== Task directions ==
Return each line of the material verbatim.

<<<<

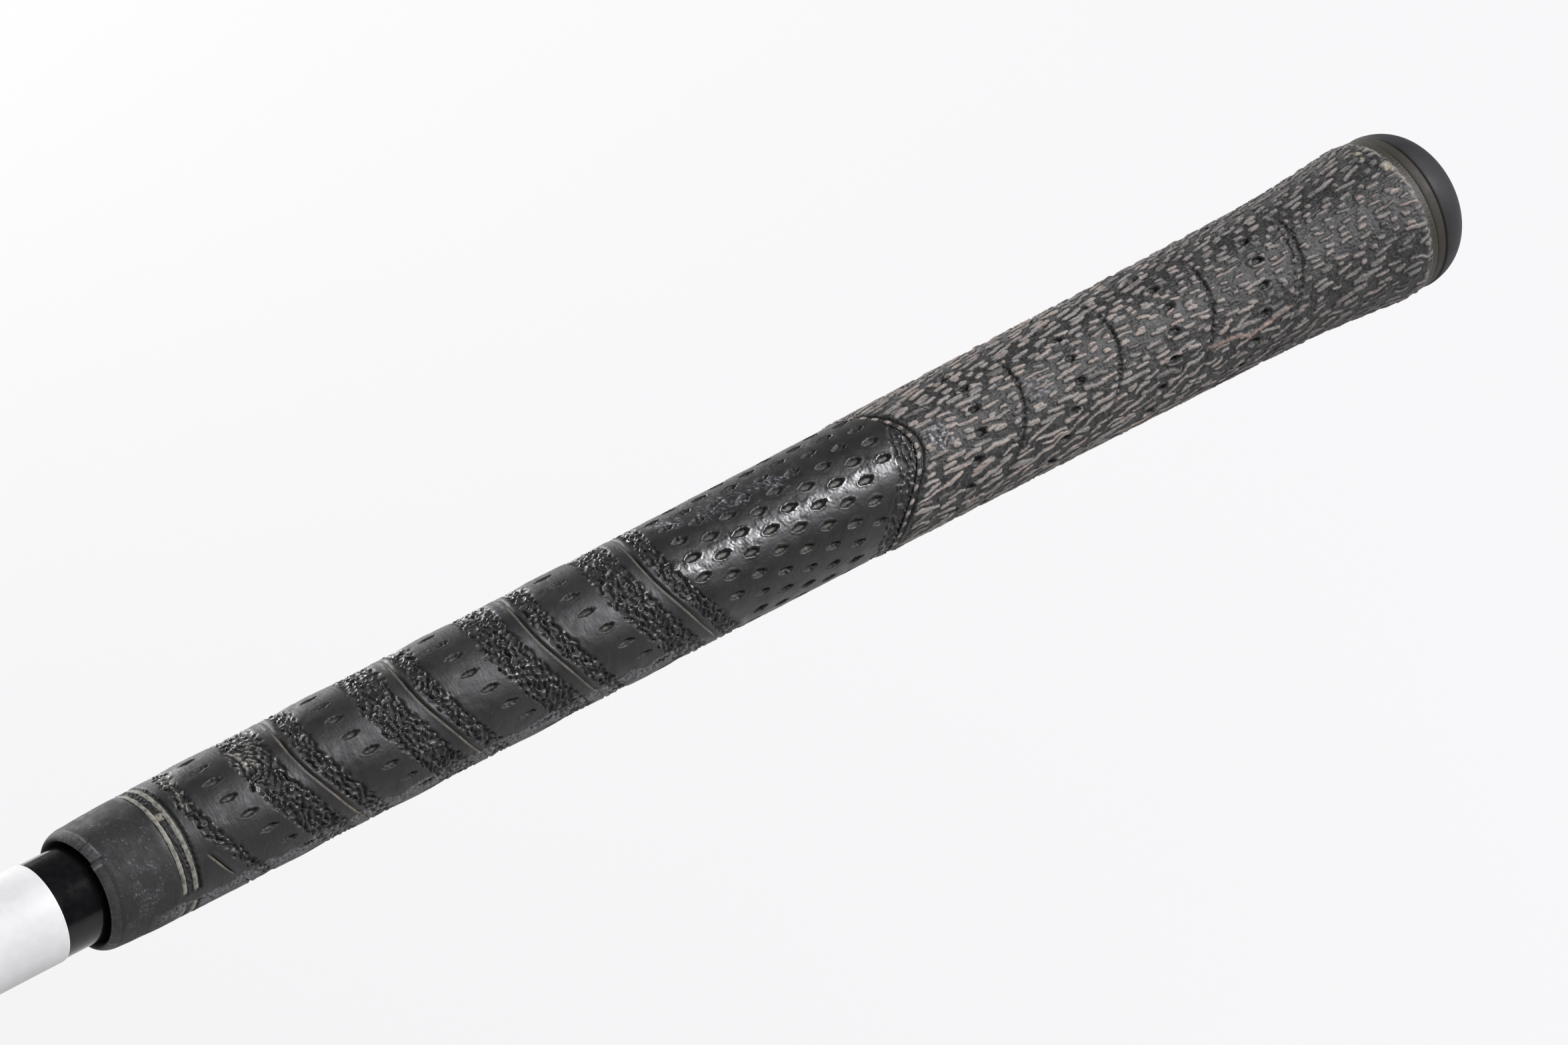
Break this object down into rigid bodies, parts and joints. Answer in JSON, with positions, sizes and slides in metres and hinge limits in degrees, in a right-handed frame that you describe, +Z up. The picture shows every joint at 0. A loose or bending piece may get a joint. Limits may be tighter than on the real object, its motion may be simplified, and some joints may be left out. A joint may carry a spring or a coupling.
{
  "type": "golf grip",
  "caption": "Round tapered club grip: perforated rubber wrap for the lower hand, corded wrap for the upper hand, domed butt cap, on a stub of tubular shaft.",
  "frame": {"origin": "on the shaft's axis, at the grip's mouth (the edge of the lower sleeve nearest the club head)", "axes": "+X along the shaft's axis from the mouth towards the butt cap, +Z up with the club lying level; the side of the grip that shows its best-seen face leans 44 degrees from +Z towards -Y"},
  "size_m": [0.2985, 0.0266, 0.0266],
  "materials": {
    "sleeve_rubber": "satin, worn, dusty in the texture",
    "corded_rubber": "matte rubber with tan and grey cotton cord showing",
    "cap_rubber": "smooth satin",
    "ring_paint": "matte grey paint fill",
    "tape": "creped paper tape",
    "shaft_lacquer": "black gloss lacquer on carbon fibre composite",
    "band_white": "white, satin"
  },
  "bodies": {
    "root": {"rubber_sleeve": "sleeve_rubber", "cord_sleeve": "corded_rubber", "butt_cap": "cap_rubber", "ring_inlay_front": "ring_paint", "ring_inlay_rear": "ring_paint", "grip_tape": "tape", "shaft_tube": "shaft_lacquer", "shaft_band": "band_white"}
  },
  "joints": []
}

>>>>

== The response ==
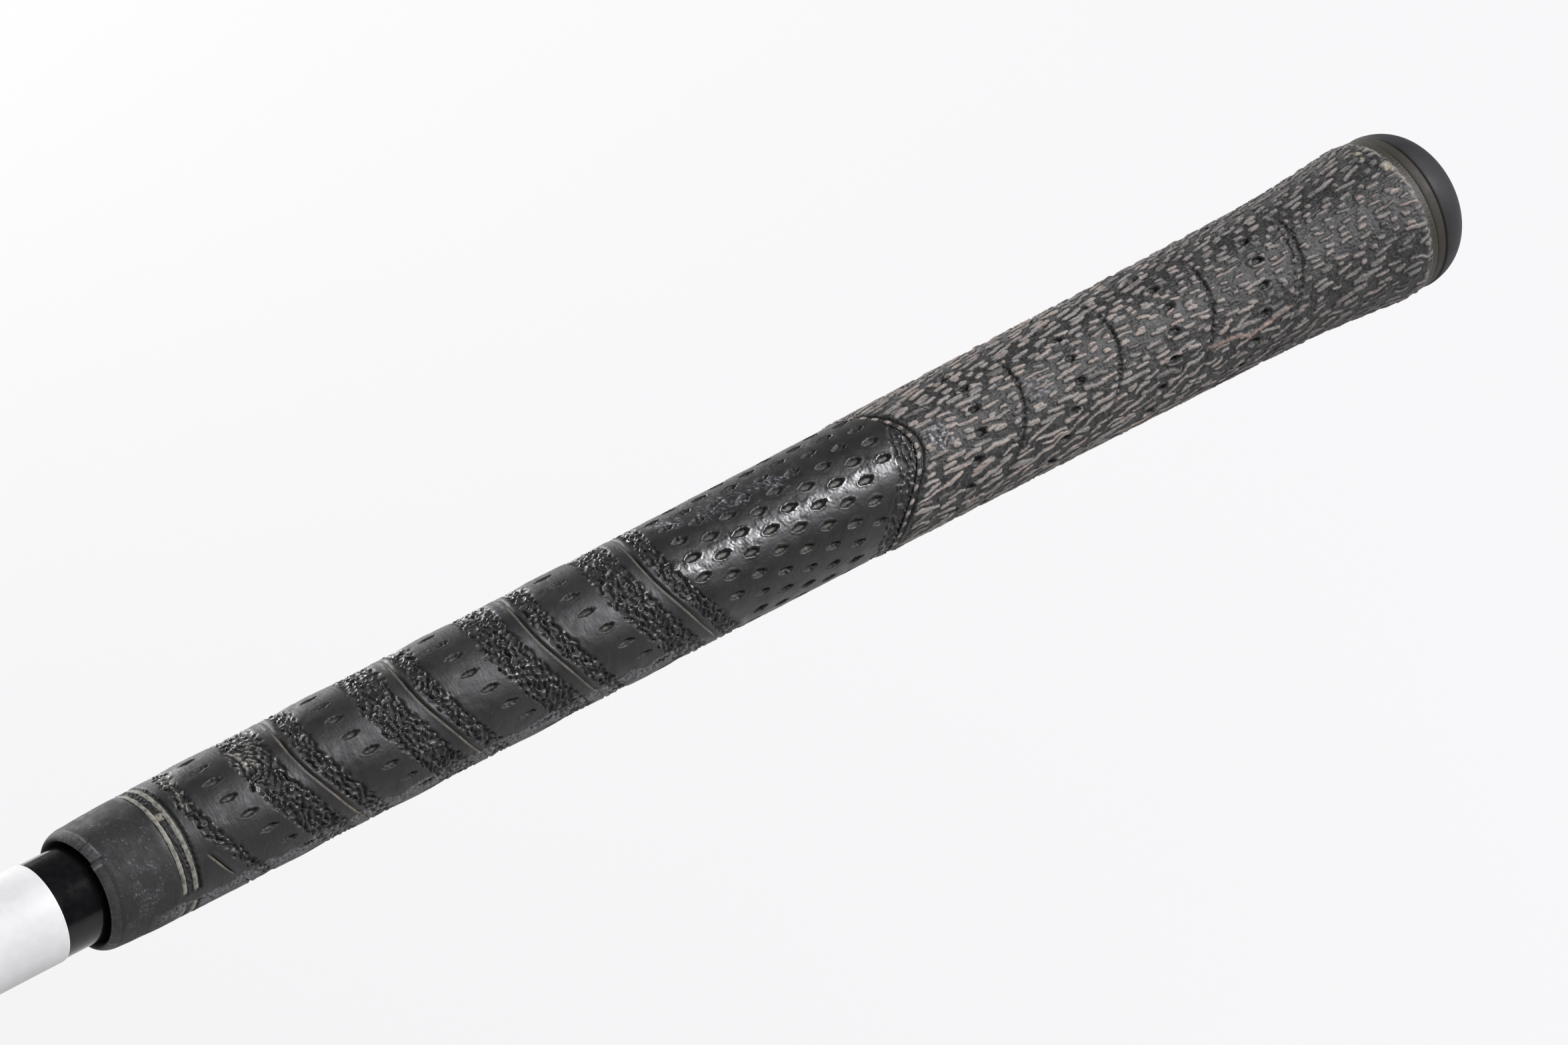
Break this object down into rigid bodies, parts and joints. Answer in JSON, with positions, sizes and slides in metres and hinge limits in degrees, in a right-handed frame that you describe, +Z up. The picture shows every joint at 0. A loose or bending piece may get a joint. Limits may be tighter than on the real object, its motion may be simplified, and some joints may be left out. A joint may carry a spring or a coupling.
{
  "type": "golf grip",
  "caption": "Round tapered club grip: perforated rubber wrap for the lower hand, corded wrap for the upper hand, domed butt cap, on a stub of tubular shaft.",
  "frame": {"origin": "on the shaft's axis, at the grip's mouth (the edge of the lower sleeve nearest the club head)", "axes": "+X along the shaft's axis from the mouth towards the butt cap, +Z up with the club lying level; the side of the grip that shows its best-seen face leans 44 degrees from +Z towards -Y"},
  "size_m": [0.2985, 0.0266, 0.0266],
  "materials": {
    "sleeve_rubber": "satin, worn, dusty in the texture",
    "corded_rubber": "matte rubber with tan and grey cotton cord showing",
    "cap_rubber": "smooth satin",
    "ring_paint": "matte grey paint fill",
    "tape": "creped paper tape",
    "shaft_lacquer": "black gloss lacquer on carbon fibre composite",
    "band_white": "white, satin"
  },
  "bodies": {
    "root": {"rubber_sleeve": "sleeve_rubber", "cord_sleeve": "corded_rubber", "butt_cap": "cap_rubber", "ring_inlay_front": "ring_paint", "ring_inlay_rear": "ring_paint", "grip_tape": "tape", "shaft_tube": "shaft_lacquer", "shaft_band": "band_white"}
  },
  "joints": []
}